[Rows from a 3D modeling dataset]
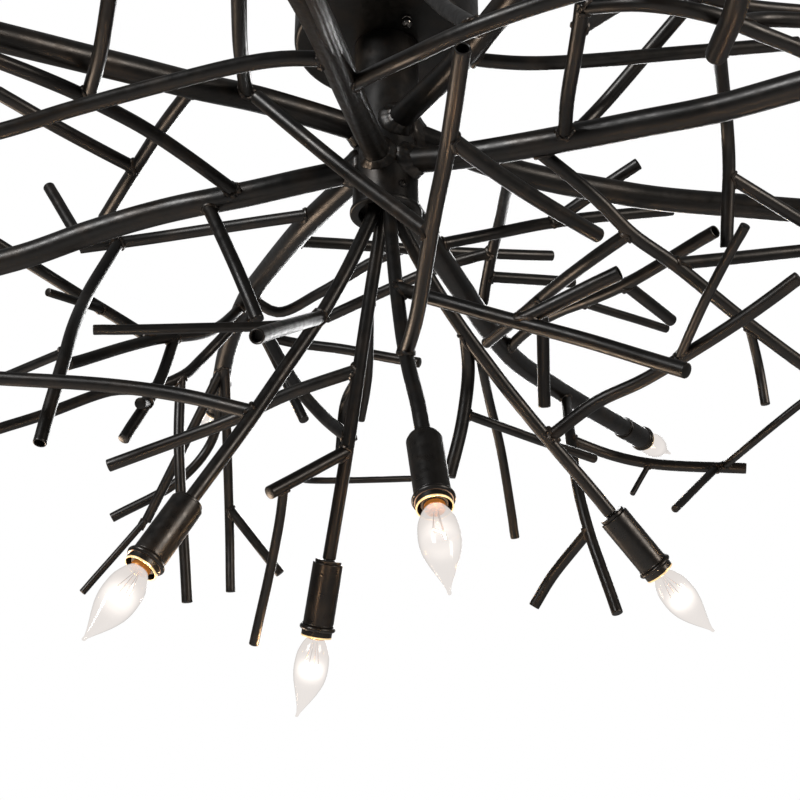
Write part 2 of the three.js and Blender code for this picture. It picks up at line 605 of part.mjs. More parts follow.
// Screw through the hub wall into the arm plate, with a cross recess
function hubScrew() {
    const shank = HUB_SCREW_DIAMETER / 2;
    const head = HUB_SCREW_HEAD_DIAMETER / 2;
    const depth = GAP - HUB_SCREW_LENGTH;
    const outline = [
        [0, depth], [shank, depth], [shank, 0], [head, 0],
        [head, HUB_SCREW_HEAD_HEIGHT / 2], [shank, HUB_SCREW_HEAD_HEIGHT], [0, HUB_SCREW_HEAD_HEIGHT],
    ];
    const body = solidOf(turned(outline, SMALL_SIDES));
    const recess = [0, Math.PI / 2].map((turn) => {
        const slot = new THREE.BoxGeometry(
            HUB_SCREW_RECESS_LENGTH,
            HUB_SCREW_RECESS_WIDTH,
            2 * HUB_SCREW_RECESS_DEPTH,
        );
        return solidOf(slot.rotateZ(turn).translate(0, 0, HUB_SCREW_HEAD_HEIGHT));
    });
    const place = screwDirection.clone().multiplyScalar(hubRadius + GAP).setZ(screwLevel);
    return solidOf(aimed(geometryOf(cut(body, recess)), place, screwDirection));
}

addNode("hub_column", hubColumn(), finishes.bronze);
addNode("hub_foot_ring", hubRing(), finishes.bronze);
addNode("arm_plate", armPlate(), finishes.bronze);
addNode("hub_screw", hubScrew(), finishes.steel);

// The wire way inside a limb or arm, with a straight stretch at each end
function wireWay(path, size, steps) {
    const radius = size.diameter / 2 - size.wall;
    const back = path.getTangentAt(0).negate();
    const forward = path.getTangentAt(1);
    const rootward = path.getPointAt(0).addScaledVector(back, -PAST);
    const mouthward = path.getPointAt(1).addScaledVector(forward, -PAST);
    const inward = mouthward.clone().addScaledVector(forward, -PAST);
    const mouth = bar(mouthward, forward, 2 * PAST, size.diameter, HOLE_SIDES);
    return joined([
        cut(sweep(path, radius, HOLE_SIDES, steps), [mouth]),
        bar(rootward, back, size === LIMB ? COLLAR_LENGTH + PAST : PAST, radius, HOLE_SIDES),
        bar(inward, forward, 3 * PAST, radius, HOLE_SIDES),
    ]);
}

// One limb or arm with its twigs as a single weldment
function weldment(path, runs, size, twigs, extras, cutters) {
    const steps = stepsFor(runs, size);
    const solids = [sweep(path, size.diameter / 2, size.sides, steps), ...extras];
    const bores = [wireWay(path, size, steps), ...cutters];
    grow(path, twigs, solids, bores);
    return cut(joined(solids), bores);
}

// Space the hub needs: a limb ends on its outside
const hubSpace = bar(
    new THREE.Vector3(0, 0, hubFoot),
    UP,
    HUB_LENGTH,
    hubRadius + GAP,
    LARGE_SIDES,
);

// Collar of weld round the root of a limb
function collar(path) {
    const direction = path.getTangentAt(0);
    const start = path.getPointAt(0).addScaledVector(direction, -COLLAR_LENGTH);
    const wide = LIMB.diameter / 2 + COLLAR_WIDTH;
    const narrow = LIMB.diameter / 2 + COLLAR_LIP;
    return bar(start, direction, 2 * COLLAR_LENGTH, wide, LIMB.sides, narrow);
}

// Cover: a cap at the tube end, a plain barrel, a ring and a short lip beyond it
function coverGeometry() {
    const hole = COVER_WIRE_HOLE_DIAMETER / 2;
    const cap = COVER_CAP_DIAMETER / 2;
    const outer = COVER_DIAMETER / 2;
    const inner = outer - COVER_WALL;
    const ring = COVER_RING_DIAMETER / 2;
    const ringTop = COVER_LENGTH - COVER_LIP_LENGTH;
    const ringFoot = ringTop - COVER_RING_HEIGHT;
    const floor = COVER_CAP_HEIGHT + COVER_WALL;
    return turned(
        [
            [hole, 0], [cap, 0], [cap, COVER_CAP_HEIGHT], [outer, COVER_CAP_HEIGHT],
            [outer, ringFoot], [ring, ringFoot], [ring, ringTop], [outer, ringTop],
            [outer, COVER_LENGTH], [inner, COVER_LENGTH], [inner, floor], [hole, floor], [hole, 0],
        ],
        SMALL_SIDES,
    );
}

// Top of the socket in its cover, and foot of the thread in it
const socketTop = COVER_LENGTH - SOCKET_SETBACK_DEPTH;
const boreFoot = socketTop - SOCKET_BORE_DEPTH;

// Socket: a plug that stands on the cap of its cover, with a threaded bore for the bulb
function socketGeometry() {
    const outer = SOCKET_DIAMETER / 2;
    const bore = SOCKET_BORE_DIAMETER / 2;
    const foot = COVER_CAP_HEIGHT + COVER_WALL + GAP;
    return turned(
        [
            [0, foot], [outer, foot], [outer, socketTop], [bore, socketTop],
            [bore, boreFoot], [0, boreFoot],
        ],
        SMALL_SIDES,
    );
}

// Bulb: screw base, collar and flame-shaped glass whose tip leans to one side
function bulbGeometry(turn) {
    const base = BULB_BASE_DIAMETER / 2;
    const foot = boreFoot + BULB_SEAT_HEIGHT;
    const collarRadius = BULB_COLLAR_DIAMETER / 2;
    const collarFoot = foot + BULB_BASE_LENGTH;
    const glassFoot = collarFoot + BULB_COLLAR_HEIGHT;
    const outline = [[0, foot], [base, foot], [base, collarFoot]];
    outline.push([collarRadius, collarFoot], [collarRadius, glassFoot]);
    for (const [radiusShare, lengthShare] of bulbGlassShares) {
        const height = glassFoot + lengthShare * BULB_GLASS_LENGTH;
        outline.push([(radiusShare * BULB_DIAMETER) / 2, height]);
    }
    const geometry = turned(outline, SMALL_SIDES);
    const places = geometry.attributes.position;
    const half = BULB_GLASS_LENGTH / 2;
    for (let i = 0; i < places.count; i += 1) {
        const beyond = Math.max(0, places.getZ(i) - glassFoot - half) / half;
        places.setX(i, places.getX(i) + BULB_TIP_OFFSET * beyond * beyond);
    }
    return geometry.rotateZ(THREE.MathUtils.degToRad(turn));
}

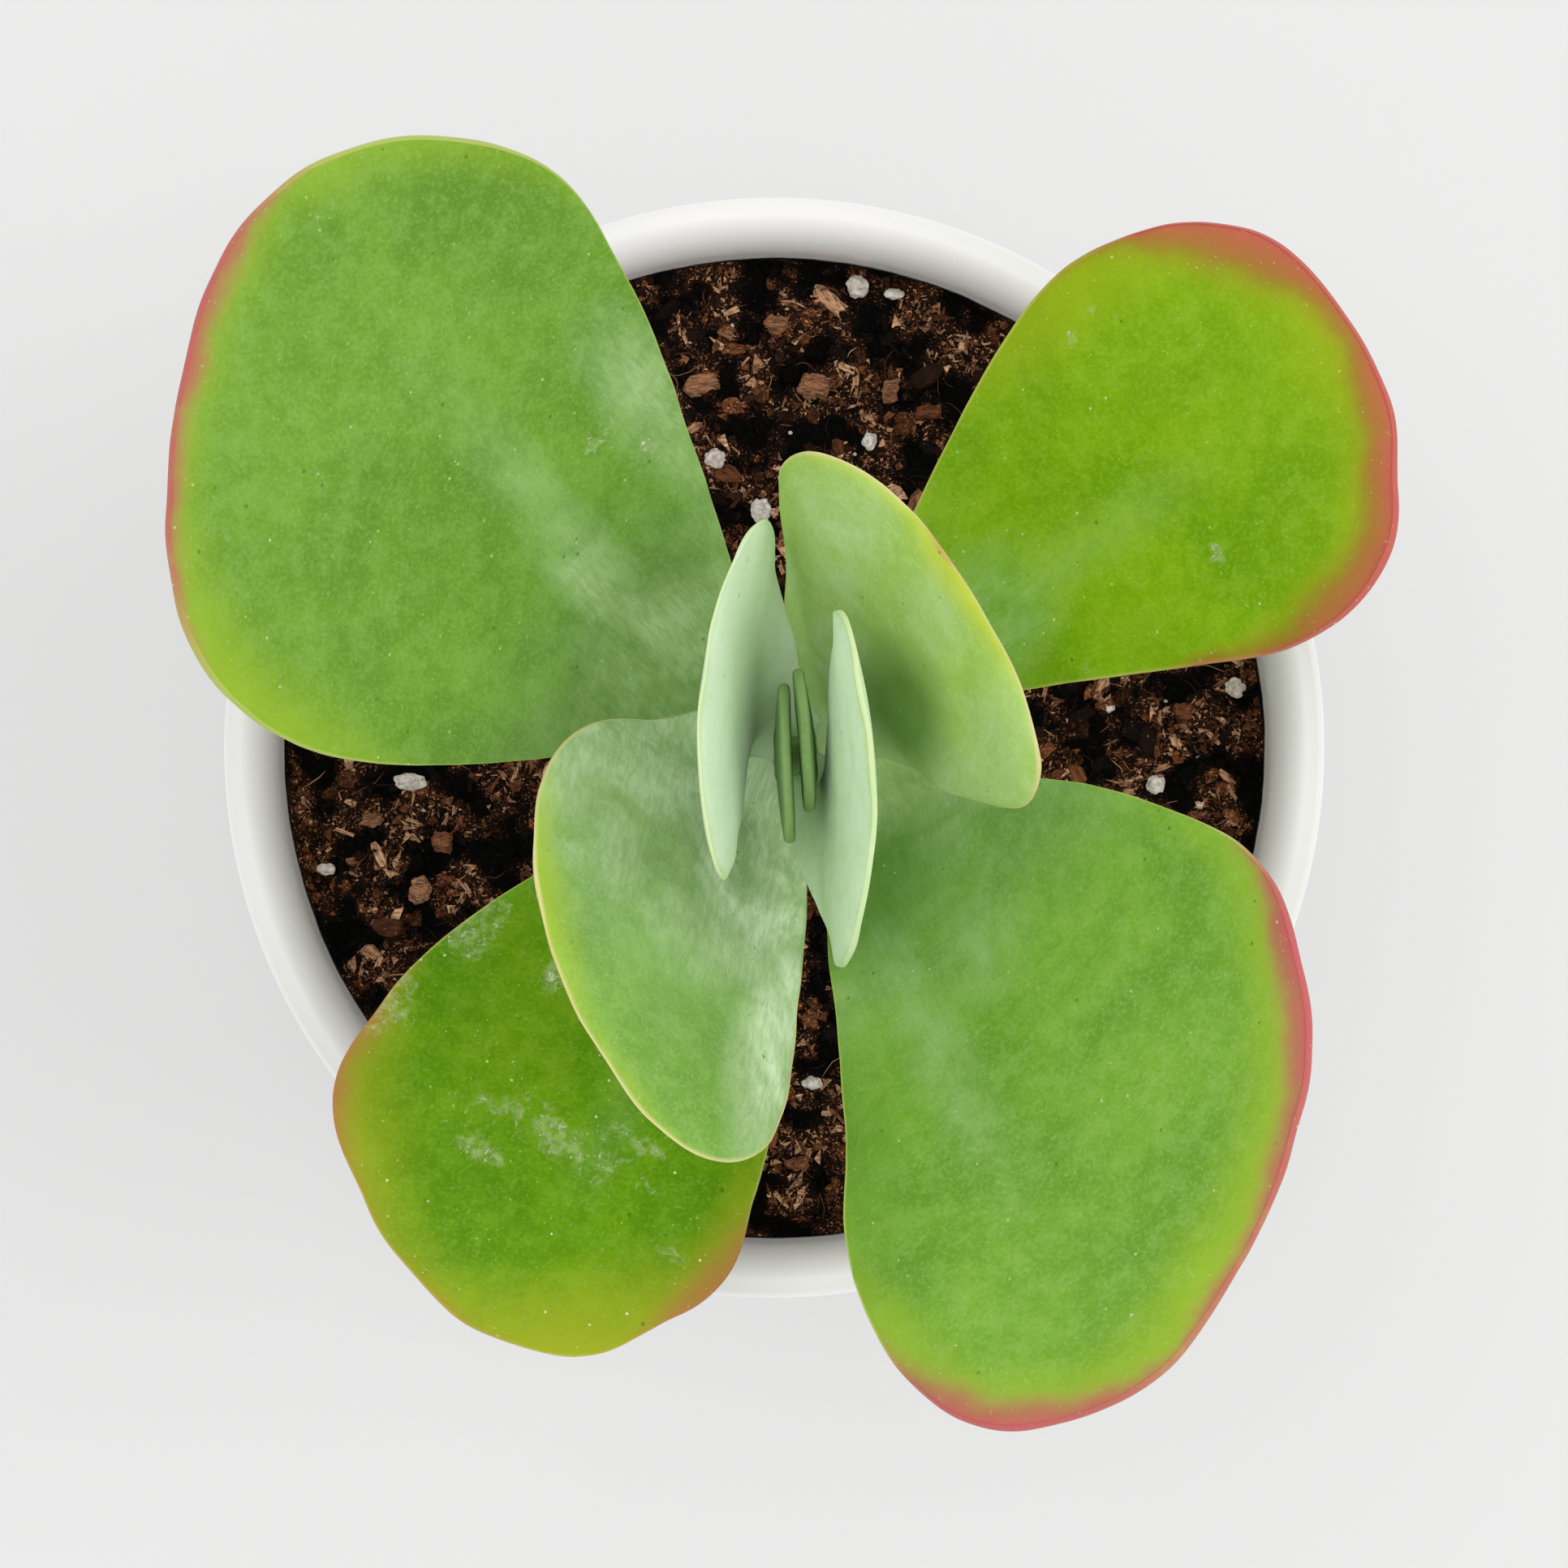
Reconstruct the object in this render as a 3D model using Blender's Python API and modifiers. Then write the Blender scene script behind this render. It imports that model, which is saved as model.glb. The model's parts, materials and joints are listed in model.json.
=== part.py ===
"""Potted kalanchoe: a young paddle plant in a round white glazed pot.

Frame: metres, +Z up. The origin is the middle of the pot's flat underside, on the pot's axis.
The stem stands a little off that axis and carries five opposite pairs of leaves. Each pair is turned
about a quarter turn from the pair below it, and the pairs stand steeper towards the tip.
"""

import math
import random

import bmesh
import bpy
from mathutils import Matrix, Vector

MM = 0.001
GAP = 0.3 * MM  # clearance kept between pieces that touch

# Pot
POT_HEIGHT = 118 * MM
RIM_RADIUS = 65 * MM
FOOT_RADIUS = 45 * MM
FOOT_ROUND = 5 * MM
WALL = 4.6 * MM
FLOOR = 6 * MM
FLOOR_FILLET = 7 * MM
DRAIN_RADIUS = 3.5 * MM
DRAIN_CIRCLE = 20 * MM
DRAIN_COUNT = 3

# Potting mix
WATERING_DEPTH = 12 * MM  # from the top of the rim down to the mix
SOIL_SHOULDER = 1.2 * MM  # how far the mix sinks where it meets the wall

# Stem, with the lowest pair's height counted from the top of the mix
STEM_X = 2.4 * MM
STEM_Y = -1.2 * MM
STEM_RADIUS = 4.0 * MM
COLLAR_FLARE = 0.3 * MM  # how much the stem widens where it meets the mix
STEM_TIP_RADIUS = 1.5 * MM
STEM_BURIED = 16 * MM
NODE_SWELL = 0.35 * MM
NODE_HEIGHT = 1.6 * MM
LOW_PAIR = 14 * MM
LARGE_SPACING = 10 * MM  # each spacing is counted from the pair below
CUPPED_SPACING = 9 * MM
INNER_SPACING = 7 * MM
TIP_SPACING = 6 * MM

# Roots
ROOT_RADIUS = 1.5 * MM
ROOT_TIP_RADIUS = 0.7 * MM
ROOT_COUNT = 7
ROOT_REACH = 34 * MM
ROOT_FLOOR_SPACE = 16.3 * MM  # from the deepest root tip down to the pot's floor
CROWN_RADIUS = 5.2 * MM
CROWN_DEPTH = 9 * MM

LARGE_PAIR = LOW_PAIR + LARGE_SPACING
CUPPED_PAIR = LARGE_PAIR + CUPPED_SPACING
INNER_PAIR = CUPPED_PAIR + INNER_SPACING
TIP_PAIR = INNER_PAIR + TIP_SPACING

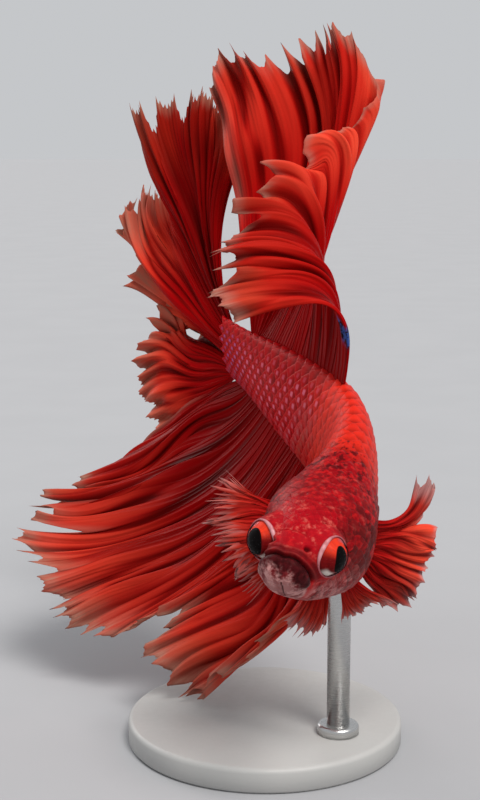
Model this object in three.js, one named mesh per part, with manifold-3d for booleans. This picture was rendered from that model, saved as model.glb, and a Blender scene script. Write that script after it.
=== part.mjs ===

_Your instructions_
Locate "Model this object" in the material, then quote the line that contains it and all lines after it through the final one.

_Output below_
Model this object in three.js, one named mesh per part, with manifold-3d for booleans. This picture was rendered from that model, saved as model.glb, and a Blender scene script. Write that script after it.
=== part.mjs ===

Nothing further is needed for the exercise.